François Braun a suivi cet avis. Normal. Et publié dans la foulée un décret en ce sens. Normal aussi.

D’où vient alors ma colère, avec le sentiment que dans cette histoire on a affaire à un joli bal de faux-culs ?

Prenons la HAS tout d’abord. Dans son avis, elle rappelle en préambule qu’une vaccination est obligatoire si et seulement il y a

1 une maladie grave

2 un risque élevé d’exposition et un risque de transmission avéré

3 un vaccin efficace et bien toléré

Partant du constat que le nombre de cas positifs est désormais « faible » et que l’efficacité du vaccin « s’érode » progressivement contre les formes sévères, la HAS propose donc la suspension de l’obligation. Tout en « la recommandant fortement, en particulier pour les professionnels en contacts réguliers avec des personnes immuno-déprimées ou vulnérables » (autant dire, la quasi-totalité des malades à l’hôpital). 

Alors, faux-cul la HAS ? Oui, et à plus d’un titre.

Parce qu’elle établit ses recommandations « sans préjuger des éléments éthiques qui seront portés par le CCNE » – comme si l’un pouvait aller sans l’autre. 

Parce qu’elle préfère ne pas voir qu’en insistant sur la diminution d’efficacité du vaccin dans la durée, elle renforce les discours antivax.

Parce qu’elle se contente d’une « recommandation forte » alors que, la HAS le reconnait dans son avis page 56, la couverture vaccinale est « bonne » quand c’est obligatoire. Mais « très insuffisante » quand c’est recommandé (97% pour l’hépatite B par exemple, mais 25% pour la grippe. On a connu avis plus incitatif …

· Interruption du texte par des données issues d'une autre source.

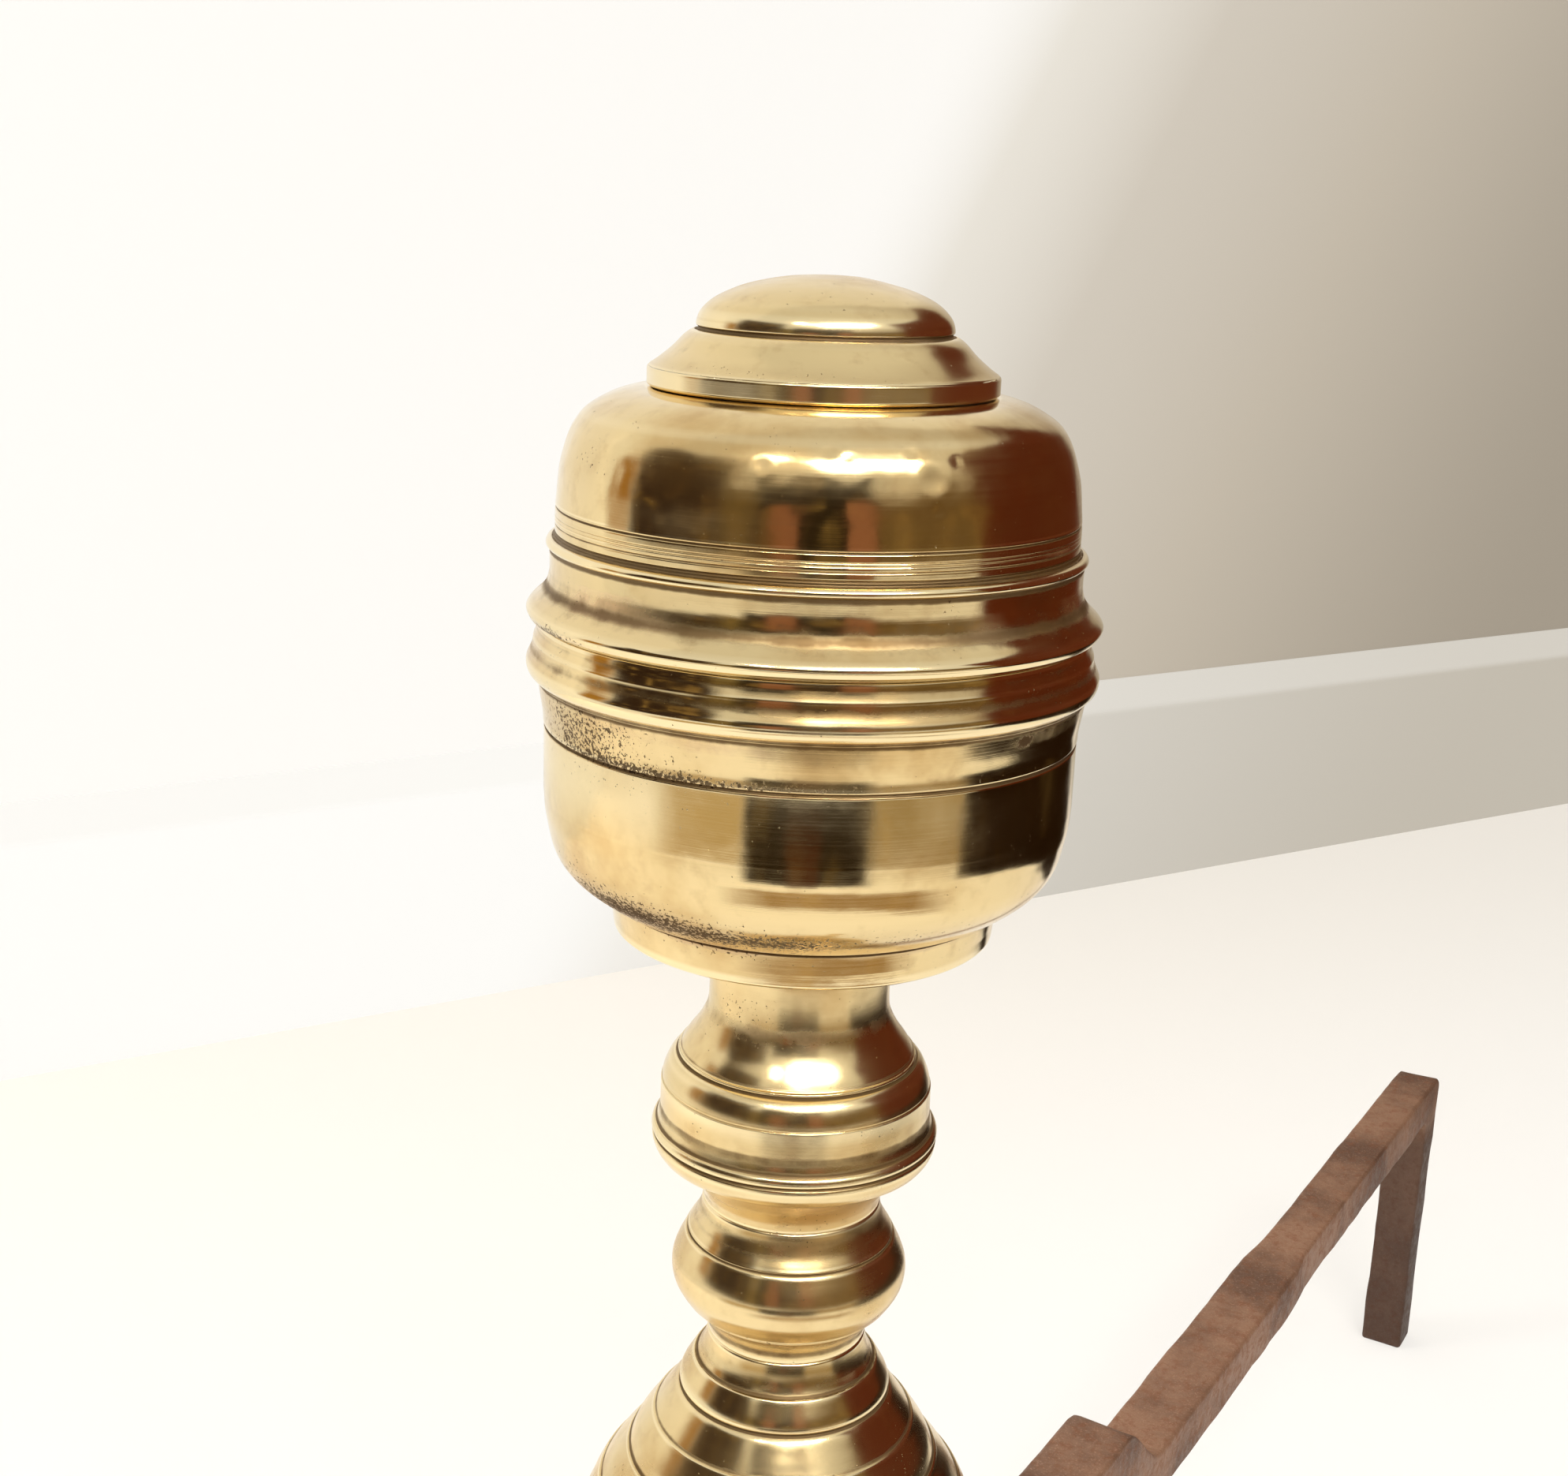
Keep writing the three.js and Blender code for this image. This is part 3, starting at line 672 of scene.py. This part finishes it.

Faux-cul aussi, les médias comme Libération qui le 15 mai, sous couvert d’expliquer les « doutes » (dans le titre) des soignants non vaccinés se fait le relais d’un discours anti-sciences et victimaire. Des soignants qui se sont « retrouvés sans salaire, sans rien, sans aide. Une mort professionnelle et sociale » se lamente un de leurs avocats. Des soignants « qui croient en la médecine mais pas dans les politiques », victimes « de mesures liberticides complètement aberrantes » pour l’un. Tandis qu’une autre, plus radicale encore, affirme « ne plus avoir confiance en la médecine. Avec les médicaments et les antibiotiques, ça va être compliqué » ajoute l’aide-soignante. Oserais-je lui répondre que sans médicaments, sans antibiotiques, ça risque d’être plus compliqué encore ? …

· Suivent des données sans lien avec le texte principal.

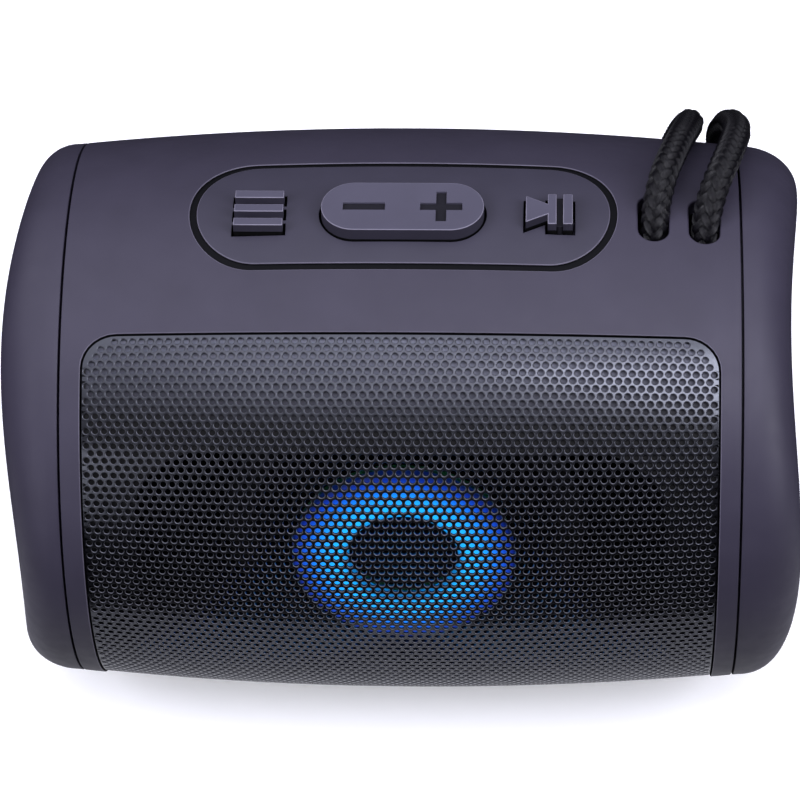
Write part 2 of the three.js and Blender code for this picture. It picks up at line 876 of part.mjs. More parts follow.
speaker.add(
  piece('body_shell', makeBodyShell(), casing),
  leftEnd,
  makeEnd('right', rightLobeAngle),
  piece('front_foot', makeFoot(-1), blackRubber),
  piece('rear_foot', makeFoot(1), blackRubber),

  piece('front_grille', grillePlate(0, grilleDrop, grilleBack, 12, 12), grilleSteel),
  piece('grille_frame', makeGrilleFrame(), blackPlastic),
  piece('front_baffle', makeBaffle(), blackPlastic),
  piece('light_ring', makeLightRing(), diffuserPlastic),
  piece('light_ring_board', makeLightRingBoard(), boardGreen),
  piece('light_ring_bridge', makeLightRingBridge(), blackPlastic),
  makeDriver(),

  piece('control_panel', makeControlPanel(), casing),
  piece('mode_key', makeModeKey(), keyPlastic),
  piece('volume_rocker', makeVolumeRocker(), keyPlastic),
  piece('play_key', makePlayKey(), keyPlastic),
  piece('key_board', boxBetween([-33, -10, keyBoardTopZ - 1.2], [33, 9, keyBoardTopZ]), boardGreen),
  piece('mode_switch', makeSwitch(modeKeyX), chipBlack),
  piece('volume_down_switch', makeSwitch(-8), chipBlack),
  piece('volume_up_switch', makeSwitch(8), chipBlack),
  piece('play_switch', makeSwitch(playKeyX), chipBlack),

  piece('strap_pocket', makeStrapPocket(), blackPlastic),
  piece('strap_pin', makeStrapPin(), plainSteel),
  piece('strap_cord', tube(cordCurve, cordRadius, cordSides, cordSteps), cordNylon),

  piece('main_board', boxBetween([-34, 8, -25], [34, 9.6, 25]), boardGreen),
  piece('wireless_module', box(18, 2, 15, -18, 10.9, -12), plainSteel),
  piece('amplifier_chip', box(8, 1.4, 8, 12, 10.6, -12), chipBlack),
  piece('power_inductor', box(7, 2.6, 7, 26, 11.2, -12), ferrite),
  piece('battery_cell', makeCell(), cellWrap),
  piece('battery_cradle', makeCellCradle(), blackPlastic),
  makePort(),
  piece('port_cover', makePortCover(), blackRubber),
);

export default speaker;
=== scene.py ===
import math

import bmesh
import bpy
import numpy as np
from mathutils import Matrix, Vector
from mathutils.geometry import delaunay_2d_cdt


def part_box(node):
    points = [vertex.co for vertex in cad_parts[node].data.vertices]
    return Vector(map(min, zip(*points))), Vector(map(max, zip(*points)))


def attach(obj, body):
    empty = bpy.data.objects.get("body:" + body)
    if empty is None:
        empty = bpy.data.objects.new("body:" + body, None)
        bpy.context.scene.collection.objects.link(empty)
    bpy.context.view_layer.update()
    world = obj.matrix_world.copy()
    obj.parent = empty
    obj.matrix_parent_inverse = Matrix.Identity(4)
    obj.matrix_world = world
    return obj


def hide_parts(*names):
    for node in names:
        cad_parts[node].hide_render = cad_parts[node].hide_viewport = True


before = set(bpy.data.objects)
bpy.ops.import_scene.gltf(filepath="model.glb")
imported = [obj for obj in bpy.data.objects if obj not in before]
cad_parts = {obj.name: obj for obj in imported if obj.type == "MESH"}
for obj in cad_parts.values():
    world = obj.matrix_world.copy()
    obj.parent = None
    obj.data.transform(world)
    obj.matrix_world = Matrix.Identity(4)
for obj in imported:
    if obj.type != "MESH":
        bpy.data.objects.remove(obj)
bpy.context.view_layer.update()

mm = 0.001

# ---- Sizes that the frame gives ----

grille_low, grille_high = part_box("front_grille")
_, body_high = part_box("body_shell")
ring_low, ring_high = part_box("light_ring")

AXIS_Z = (grille_low.z + grille_high.z) / 2
MAX_RADIUS = body_high.y
BODY_END = body_high.x
GRILLE_HALF_LENGTH = grille_high.x
RING_TALLNESS = (ring_high.z - ring_low.z) / (ring_high.x - ring_low.x)

# ---- Sizes of the visible shapes ----

PROFILE_ARC = 570 * mm
WALL = 2.6 * mm
EDGE = 0.14 * mm
SEAM_EDGE = 0.12 * mm

SEAM_GAP = 0.4 * mm
CAP_START = BODY_END + SEAM_GAP
SHOULDER = 57.6 * mm
RIM_DEPTH = 7.2 * mm
WAVE_HEIGHT = 1.1 * mm
WAVE_START = 59.5 * mm
CAP_END = 65.9 * mm
# Where the wave's first crest is, in degrees round from the front
LEFT_CREST = 62
RIGHT_CREST = 5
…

Prenons enfin le ministre de la Santé. Faux-cul lui aussi ? Et comment !

Parce qu’il est « obligé », affirme-t-il, de suivre l’avis de la HAS – alors que c’est faux sur le plan juridique et qu’en tout état de cause il n’y avait aucune urgence à promulguer le décret.

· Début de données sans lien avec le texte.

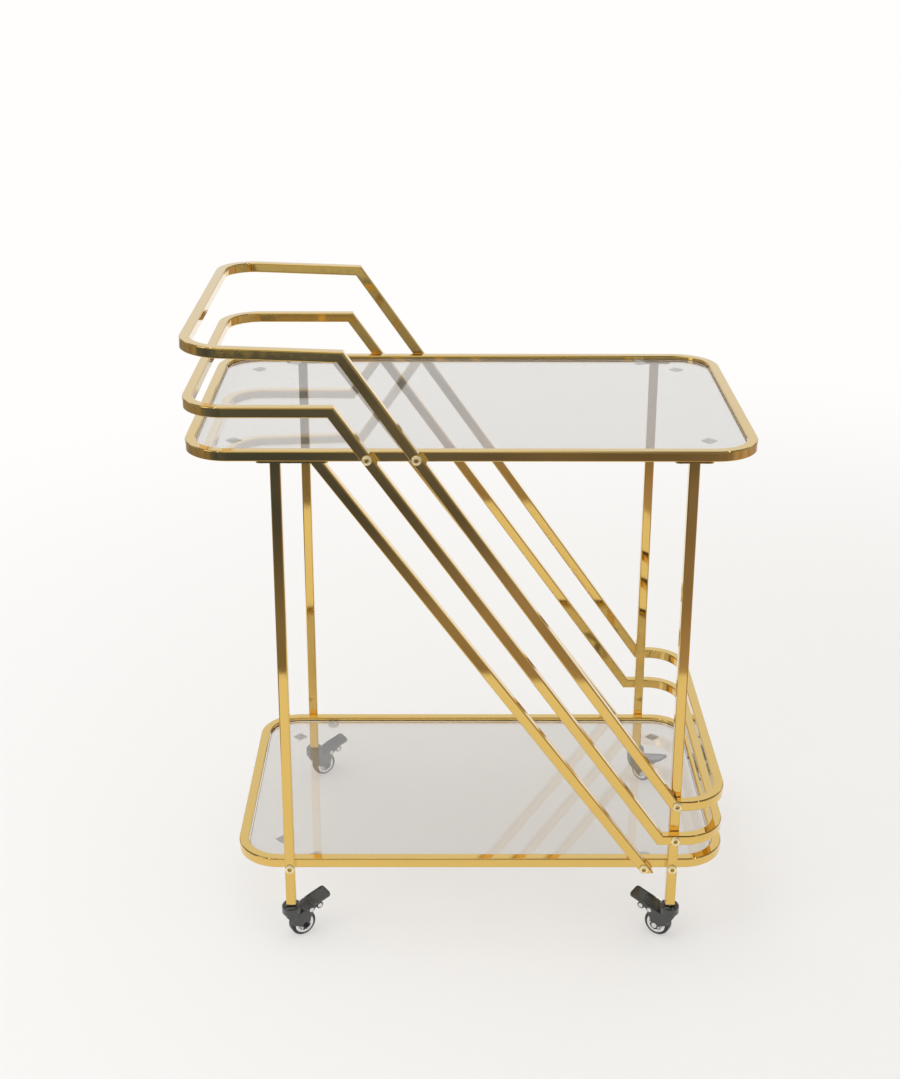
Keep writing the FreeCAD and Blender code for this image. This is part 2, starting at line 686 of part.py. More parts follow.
def caster_housing(name):
    """Hood, swivel dome and two cheeks, hollow for the wheel and the brake's tongue."""
    body = new_body(name)
    hood_back = "(dims.seam_reach - dims.seam_gap)"
    slope = "tan(dims.pedal_slope)"
    hood_height = f"(dims.seam_height - dims.seam_gap * {slope})"
    hood_front = "(dims.dome_radius / 2)"
    corners = [
        (hood_front, f"dims.seam_height - (dims.seam_reach - {hood_front}) * {slope}"),
        ("-dims.cheek_front", "dims.shoulder_height"),
        ("-dims.cheek_front", "dims.fork_roof"),
        ("-dims.cheek_nose", "dims.wheel_radius + dims.axle_lobe_radius"),
        ("dims.wheel_trail - dims.cheek_taper", "dims.wheel_radius - dims.cheek_drop"),
        ("dims.wheel_trail + dims.cheek_taper", "dims.wheel_radius - dims.cheek_drop"),
        ("dims.pin_reach + dims.cheek_taper", "dims.pin_height"),
        (hood_back, "dims.pin_height"),
        (hood_back, hood_height),
    ]
    outline_pad(body, name, corners, CHEEK)
    edge_plane = sheet.get("cheek_width") / 2

    def on_cheek_face(edge):
        return abs(abs(edge.CenterOfMass.y) - edge_plane) < 1e-6

    fillet(body, name + "_rounding", "dims.cheek_edge", on_cheek_face)
    envelope = new_body(name + "_envelope")
    upright = ("0", "dims.dome_top")
    disc(envelope, envelope.Name + "_round", "dims.dome_radius", upright, ("0", "0"))
    behind = ("0", "dims.pin_reach + dims.dome_radius")
    box(envelope, envelope.Name + "_rear", behind, (f"-{CHEEK}", CHEEK), upright)
    trim = body.newObject("PartDesign::Boolean", name + "_trim")
    trim.Type = "Common"
    trim.setObjects([envelope])
    disc(body, name + "_dome", "dims.dome_radius", ("dims.dome_bottom", "dims.dome_top"), ("0", "0"))
    rim = (sheet.get("dome_top"), sheet.get("dome_radius"))
    fillet(body, name + "_dome_rounding", "dims.dome_round", round_at(*rim))
    wide = (f"-{CHEEK}", CHEEK)
    disc(body, name + "_axle_lobe", "dims.axle_lobe_radius", wide, AXLE, False)
    disc(body, name + "_pin_lobe", "dims.pin_lobe_radius", wide, PIN, False)

    fork = ("-dims.fork_gap / 2", "dims.fork_gap / 2")
    all_along = ("-2 * dims.dome_radius", "dims.pin_reach + dims.dome_radius")
    box(body, name + "_fork", all_along, fork, ("0", "dims.fork_roof"), "Subtractive")
    tongue_x = ("dims.pin_reach - dims.tongue_hub_radius - dims.running_gap", all_along[1])
    box(body, name + "_slot", tongue_x, fork, ("0", "dims.tongue_roof"), "Subtractive")
    box(body, name + "_throat", (hood_back, all_along[1]), fork, upright, "Subtractive")
    floor = "dims.dome_top - dims.recess_depth"
    cut = {"kind": "Subtractive"}
    disc(body, name + "_recess", "dims.recess_radius", (floor, "dims.dome_top"), ("0", "0"), **cut)
    bore = "dims.stem_radius + dims.running_fit"
    disc(body, name + "_swivel_bore", bore, ("0", "dims.dome_top"), ("0", "0"), **cut)
    clip = "dims.clip_radius + dims.clip_room"
    disc(body, name + "_clip_bore", clip, ("0", "dims.shoulder_height"), ("0", "0"), **cut)
    for hole, centre, radius in (("axle", AXLE, "dims.axle_radius"), ("pin", PIN, "dims.pin_radius")):
        disc(body, f"{name}_{hole}_hole", f"{radius} + dims.running_fit", wide, centre, False, **cut)
    return body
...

Parce qu’il dit espérer que le retour des soignants non vaccinés se fasse « dans les meilleures conditions possibles » – alors qu’il ne peut ignorer les réticences, voire les oppositions fortes que sa décision suscite chez le personnel qui, lui, s’est fait vacciner et qui est resté au chevet des malades pendant l’épidémie.

Parce qu’il met en avant des « données scientifiques », qui sont pourtant contredites par des sociétés savantes comme la société d’infectiologie, des institutions comme l’Académie de médecine, des organisations comme la Fédération hospitalière de France (FHF).

Parce qu’il est favorable à la réintégration de ce personnel – alors que lorsqu’on lui demande sa réaction s’il était pris en charge par un antivax il répond dans une interview à France Inter qu’il serait « inquiet ».

Vous savez quoi François ? (je m’autorise cette familiarité car je vous connais un peu) Moi aussi je serais inquiet. Et quelque chose me dit que le professionnel de santé, le médecin, l’urgentiste que vous êtes ne doit pas être complètement à l’aise avec la décision du ministre que vous êtes également.